La renuncia tiene más calado que el económico. Sencillamente, Juan Carlos no acepta ser peón de su hijo Felipe en actos marginales y de poca monta. Como, por ejemplo, entregar en El Escorial un premio de las órdenes militares a un autor gaditano.
El "yoyismo" de Juan Carlos
Su papel hubiera sido más aprovechable para el bien de España actuando de traspunte y consejero de su hijo cuando éste se lo pidiera. Es un desperdicio que alguien como él, con una experiencia acumulada durante 40 años, desde la muerte de Franco, haya quedado aparcado. Este hombre ha estado metido en las entrañas del poder siempre, desde que tenía 10 años. Conoce a todo el mundo, sigue teniendo una agenda incomparable, ha viajado muchísimo, posee dossieres internacionales, continúa informado sobre las grandes operaciones que se mueven por el mundo.

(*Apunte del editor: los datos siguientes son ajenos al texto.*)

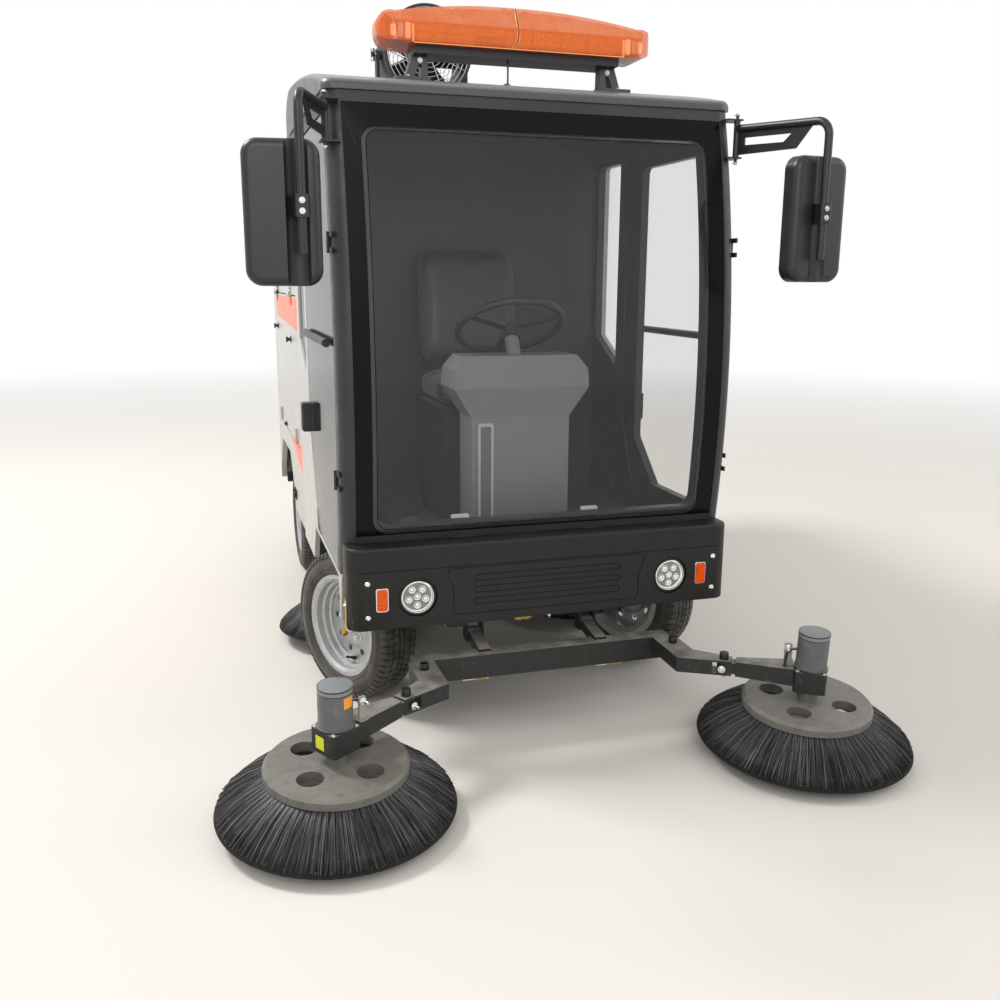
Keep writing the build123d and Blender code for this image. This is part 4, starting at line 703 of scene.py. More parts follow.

Ayudar a su hijo habría sido un buen servicio a España. Pero un servicio sin el "yo, yo, yo", sin "yoyismo". Un servicio desinteresado, de padre, de Emérito.
Otra clave de su misterioso y precipitado adiós está en el intento reiterado en estos últimos meses de forzar una re-unión de los Eméritos, de la pareja Sofía y Juan Carlos, que para él es absolutamente incómoda. Más aún: con un intento de formar un frente común, un núcleo duro, con las infanta Elena y Cristina en contra de la pareja reinante.
A ese juego no se ha querido prestar Juan Carlos y, desde luego, no se prestaría Sofía por muchos agravios que haya recibido.
En su precipitada salida de la agenda real hay un circunstancia temporal importante: en tres semanas, el evento de celebración del primer quinquenio en el reinado de su hijo. Porque tendría que estar, como ya dijo el 19 de junio de 2014, "en el gallinero, y a mí no me pongáis en el gallinero". Ahora no estaba dispuesto a ello.
Juan Carlos, el rey que pasó de la dictadura a la democracia, que protagonizó el llamado, mundialmente, milagro de la transición española, padece de un explicable "yoyismo". Habiendo sido tanto rey, le humilla no ser protagonista. Y, además, está el incordio de ser acompañado o acompañar a la reina en actos púbicos. Demasiado para él.